Monday, July 23, 2012

Al Arabiya English is publishing a series detailing how recent events changed Sherry Jaafari’s life.

Al Arabiya
Exclusive
 
Sheherazad Jaafari’s ambition knows no limits. The 22-year-old daughter of the Syrian envoy to the U.N. served as a media adviser to Syrian President Bashar al-Assad during the height of an uprising that claimed the lives of 19,000 people since it erupted 17 months ago. But her work for the Syrian regime has put a heavy strain on her young life.

Based on a large number of new leaked emails obtained via one of its sources, Al Arabiya English is publishing a series detailing how recent events changed Jaafari’s life from the glamorous Ambassador’s daughter to a close aide to President Assad at tumultuous times, helping him use the Western media to burnish the damaged image of his regime. The trove of emails contains over two years-worth of professional and personal correspondence, including many photos of Jaafari and the people around her.


Jaafari, better known in the U.S. as Sherry, was working as an intern at international public relations firm Brown Lloyd James (BLJ) in New York when the firm, hired by Syria’s first lady Asma al-Assad, arranged for an interview with Vogue magazine that was published in March 2011, shortly after the uprising began and the regime started killing its own people.
Shortly afterwards, Sherry Jaafari left BLJ to work at the presidential palace, where she handled Western media for President Bashar al-Assad. Many news organizations requested interviews with Assad, but not many were granted. Of the few interviews Assad granted for Western media, the interview with ABC News’ Barbara Walters in December 2011, which received attention the most.

Previously leaked emails showed that Sherry also helped prepare Assad for this particular interview.
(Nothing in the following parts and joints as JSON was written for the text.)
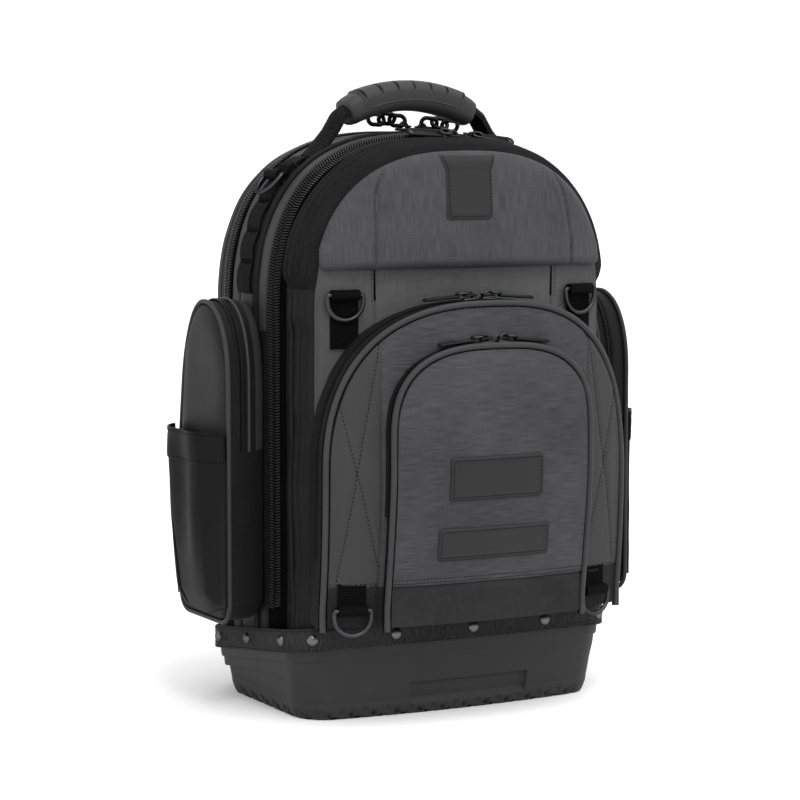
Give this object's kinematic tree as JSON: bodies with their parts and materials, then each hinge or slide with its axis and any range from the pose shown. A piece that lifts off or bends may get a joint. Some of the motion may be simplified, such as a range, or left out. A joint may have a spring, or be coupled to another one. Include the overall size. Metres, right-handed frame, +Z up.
{
  "type": "tool backpack",
  "caption": "Tall structured tool backpack with two arched zip compartments, stacked front pockets, side pockets with open sleeves, a moulded base, hanging D-rings and a rubber grip.",
  "frame": {"origin": "on the floor, under the middle of the bounding box", "axes": "+X to the viewer's right when facing the front, -Y out of the front pockets, +Z up"},
  "size_m": [0.4348, 0.3396, 0.5303],
  "materials": {
    "cloth": "woven",
    "dark_cloth": "woven",
    "rim": "textured",
    "webbing": "woven",
    "piping": "satin",
    "rubber": "matte",
    "leather": "matte",
    "metal": "satin",
    "foam": "matte"
  },
  "bodies": {
    "pack": {"rear_gusset": "cloth", "front_gusset": "rim", "middle_panel": "dark_cloth", "front_panel": "cloth", "hood_panel": "cloth", "hood_tab": "leather", "front_zip": "webbing", "rear_zip": "webbing", "big_pocket_gusset": "dark_cloth", "big_pocket_face": "cloth", "big_pocket_piping": "piping", "small_pocket_gusset": "dark_cloth", "small_pocket_face": "cloth", "small_pocket_toe": "dark_cloth", "small_pocket_piping": "piping", "upper_patch": "leather", "lower_patch": "leather", "base_tray": "rubber", "base_band": "webbing", "handle_grip": "rubber", "back_panel": "foam", "side_webbing_left": "webbing", "handle_strap_left": "webbing", "side_pocket_left": "dark_cloth", "side_piping_left": "piping", "sleeve_left": "dark_cloth", "shoulder_strap_left": "foam", "strap_buckle_left": "metal", "lower_webbing_left": "webbing", "side_webbing_right": "webbing", "handle_strap_right": "webbing", "side_pocket_right": "dark_cloth", "side_piping_right": "piping", "sleeve_right": "dark_cloth", "shoulder_strap_right": "foam", "strap_buckle_right": "metal", "lower_webbing_right": "webbing", "upper_tab_left": "webbing", "lower_tab_left": "webbing", "side_tab_left": "webbing", "upper_tab_right": "webbing", "lower_tab_right": "webbing", "side_tab_right": "webbing", "front_zip_pull_left": "metal", "front_zip_pull_right": "metal", "rear_zip_pull_left": "metal", "rear_zip_pull_right": "metal", "big_pocket_pull_left": "metal", "big_pocket_pull_right": "metal", "small_pocket_pull_left": "metal", "small_pocket_pull_right": "metal"},
    "upper_ring_left": {"upper_ring_left": "metal"},
    "lower_ring_left": {"lower_ring_left": "metal"},
    "side_ring_left": {"side_ring_left": "metal"},
    "upper_ring_right": {"upper_ring_right": "metal"},
    "lower_ring_right": {"lower_ring_right": "metal"},
    "side_ring_right": {"side_ring_right": "metal"}
  },
  "joints": [
    {"name": "upper_ring_left_hinge", "type": "hinge", "parent": "pack", "child": "upper_ring_left", "pos_m": [-0.112, -0.11032, 0.354], "axis": [-0.9917, 0.1284, 0], "range_deg": [0, 150]},
    {"name": "lower_ring_left_hinge", "type": "hinge", "parent": "pack", "child": "lower_ring_left", "pos_m": [-0.115, -0.13921, 0.099], "axis": [-0.9767, 0.2147, 0], "range_deg": [0, 150]},
    {"name": "side_ring_left_hinge", "type": "hinge", "parent": "pack", "child": "side_ring_left", "pos_m": [-0.12459, -0.00247, 0.45121], "axis": [0, 1, 0], "range_deg": [0, 120]},
    {"name": "upper_ring_right_hinge", "type": "hinge", "parent": "pack", "child": "upper_ring_right", "pos_m": [0.112, -0.11032, 0.354], "axis": [-0.9917, -0.1284, 0], "range_deg": [0, 150]},
    {"name": "lower_ring_right_hinge", "type": "hinge", "parent": "pack", "child": "lower_ring_right", "pos_m": [0.115, -0.13921, 0.099], "axis": [-0.9767, -0.2147, 0], "range_deg": [0, 150]},
    {"name": "side_ring_right_hinge", "type": "hinge", "parent": "pack", "child": "side_ring_right", "pos_m": [0.12459, -0.00247, 0.45121], "axis": [0, -1, 0], "range_deg": [0, 120]}
  ]
}
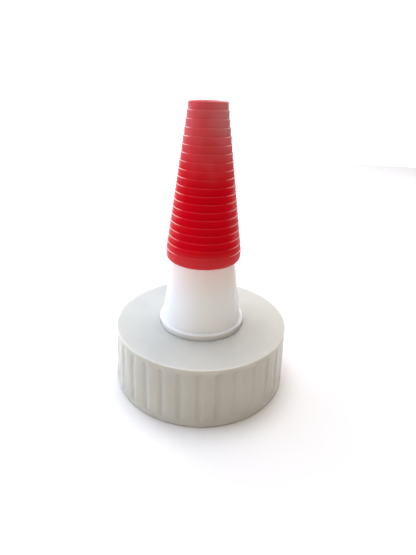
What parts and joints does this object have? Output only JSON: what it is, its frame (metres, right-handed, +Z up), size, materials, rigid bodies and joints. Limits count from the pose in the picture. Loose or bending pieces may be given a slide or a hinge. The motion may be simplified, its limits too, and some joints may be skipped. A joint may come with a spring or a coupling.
{
  "type": "liquor pour spout",
  "caption": "Screw-on pouring cap for a wide bottle neck: fluted collar, tapered hollow nozzle and a long stepped push-on sealing tip.",
  "frame": {"origin": "on the cap's axis, in the plane of the collar's lower rim, where it stands on a table", "axes": "+Z up along the axis, from the threaded mouth towards the nozzle's outlet; -Y faces forwards, through the middle of a flute"},
  "size_m": [0.0422, 0.0422, 0.0642],
  "materials": {
    "collar_polyethylene": "natural milky polyethylene, glossy as moulded",
    "nozzle_polyethylene": "natural translucent polyethylene, as moulded",
    "gasket_foam": "white foamed polyethylene liner with a smooth skin",
    "tip_polyethylene": "red polyethylene, glossy as moulded"
  },
  "bodies": {
    "collar": {"screw_collar": "collar_polyethylene"},
    "nozzle": {"pour_nozzle": "nozzle_polyethylene", "neck_gasket": "gasket_foam"},
    "tip": {"sealing_tip": "tip_polyethylene"}
  },
  "joints": [
    {"name": "nozzle_turn", "type": "hinge", "parent": "collar", "child": "nozzle", "pos_m": [0, 0, 0.0143], "axis": [0, 0, 1], "continuous": true},
    {"name": "tip_pull_off", "type": "slide", "parent": "nozzle", "child": "tip", "axis": [0, 0, 1], "range_m": [0, 0.035]}
  ]
}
In emails to Luna Chebel, a former Al Jazeera journalist and one of Assad’s media advisors, Jaafari recommends Assad plays up the role of armed anti-government groups, and acknowledge some mistakes have been made but stress that his government is part of the solution. “American psyche can be easily manipulated when they hear that there are ‘mistakes' done and now we are ‘fixing it,’” she wrote.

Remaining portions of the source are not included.